Die Bizarrerie des Normalen
Fast wirkt der Roman wie – irgendwo anders stand es bereits sinngemäß in einer Rezension zum Buch – ein moderner Heimatfilm. So kauzig die Menschen sind, so normal sind sie, so heimelig fühlt sich alles an, denn letztendlich ist die Schrulligkeit und Kauzigkeit doch nichts weiter als die Bizarrerie des Normalen. Zusammen mit dem eigenwilligen Provinzgroove, den Mayer hier anschlägt, entwickelt “Rosalie” eine kleine Welt, in der man sich gern verliert. In der man mit den Figuren mitfiebert und mitleidet. Und die nach Zitrone duftet.
Cover © Dumont
- Autor: Berni Mayer
- Titel: Rosalie
- Verlag: Dumont
- Erschienen: 11/2016
- Einband: Gebunden mit Schutzumschlag
- Seiten: 288
- ISBN: 978-3-8321-9840-4
- Sonstige Informationen:
Produktseite
Erwerbsmöglichkeiten
Wertung: 14/15 dpt
Klingt so, als ob die Rundfunkgebühren in diesem Fall mal sinnig in eine atmosphärisch intensive Verfilmung fließen sollten. Die Stimmung kommt jedenfalls bereits in der Rezi rüber.

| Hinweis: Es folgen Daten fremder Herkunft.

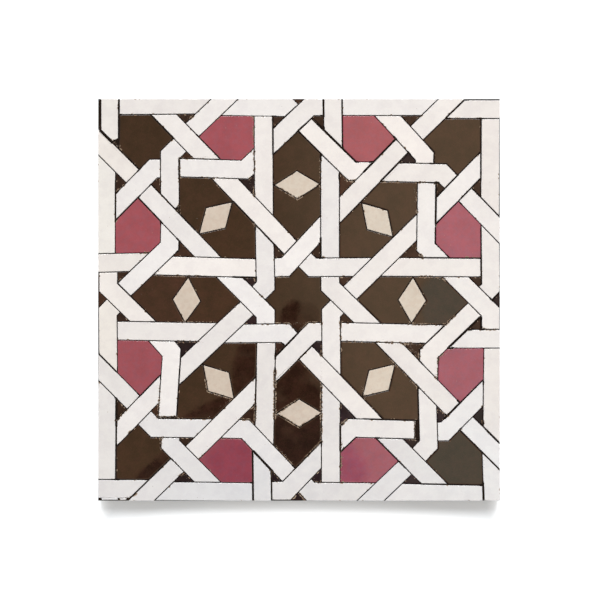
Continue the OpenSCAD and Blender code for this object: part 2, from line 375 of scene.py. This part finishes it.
def finish_piece(bm, name, materials):
    """Turns a mesh in the making into a piece of the tile's one body."""
    mesh = bpy.data.meshes.new(name)
    bm.to_mesh(mesh)
    bm.free()
    for material in materials:
        mesh.materials.append(material)
    piece = bpy.data.objects.new(name, mesh)
    bpy.context.scene.collection.objects.link(piece)
    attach(piece, "root")
    return piece


def keep_on_tile(point):
    point.x = min(max(point.x, cad_box[0].x), cad_box[1].x)
    point.y = min(max(point.y, cad_box[0].y), cad_box[1].y)


def edge_points(outline, lengths):
    """Points along an outline: side, share of that side, place, distance along, way inward."""
    result = []
    for k, here in enumerate(outline):
        after = outline[(k + 1) % len(outline)]
        side = left_of((after - here).normalized())
        corner_side = (side + left_of((here - outline[k - 1]).normalized())).normalized()
        steps = max(1, round(lengths[k] / EDGE_STEP))
        for j in range(steps):
            share = j / steps
            along = sum(lengths[:k]) + lengths[k] * share
            inward = side if j else corner_side * CORNER_SHARE
            result.append((k, share, here.lerp(after, share), along, inward))
    return result


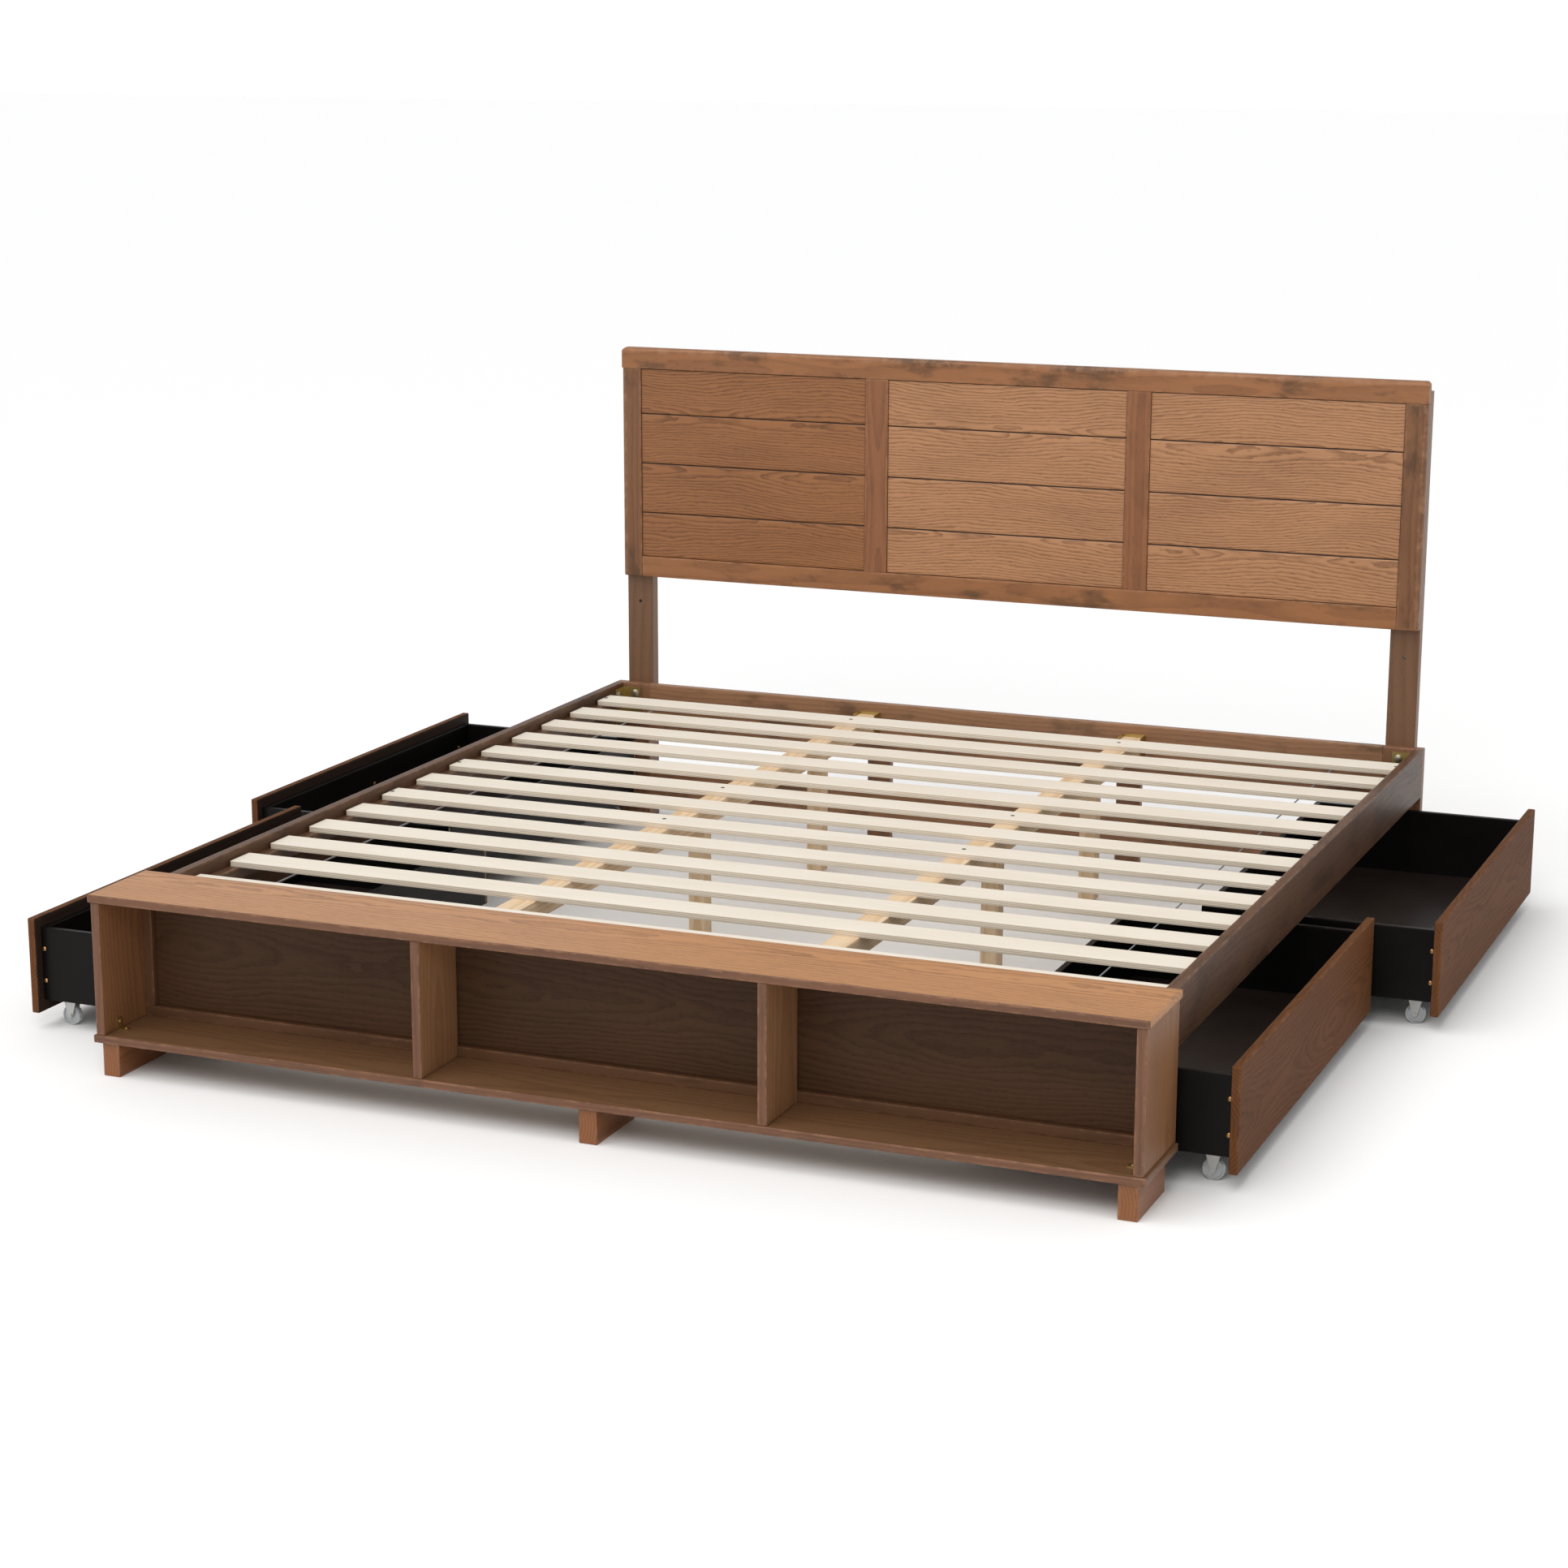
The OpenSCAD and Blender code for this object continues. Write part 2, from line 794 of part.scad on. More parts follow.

Ehrlich gesagt ging es mir das ganze Buch über genau so: Mensch, das wäre doch mal die Grundlage für einen richtig guten deutschen Film mit viel Heimatflair, ohne große Romantisierung der Gegend und mit der Kauzigkeit der Menschen.
Was ich mir halt unglaublich schwer vorstellen kann, ist, das mit ausreichend guten deutschen Schauspielern zu besetzen. Denn nichts finde ich in der hiesigen Filmlandschaft schlimmer als das Schauspieleraufgebot, das offenbar immer aus denselben 30 Gesichtern besteht.
Aber bei seinen “Mandel”-Büchern denk ich auch oft “filmisch”. Irgendwer meinte mal irgendwo, das wäre die perfekte Basis für ‘ne Helmut-Dietl-Verfilmung.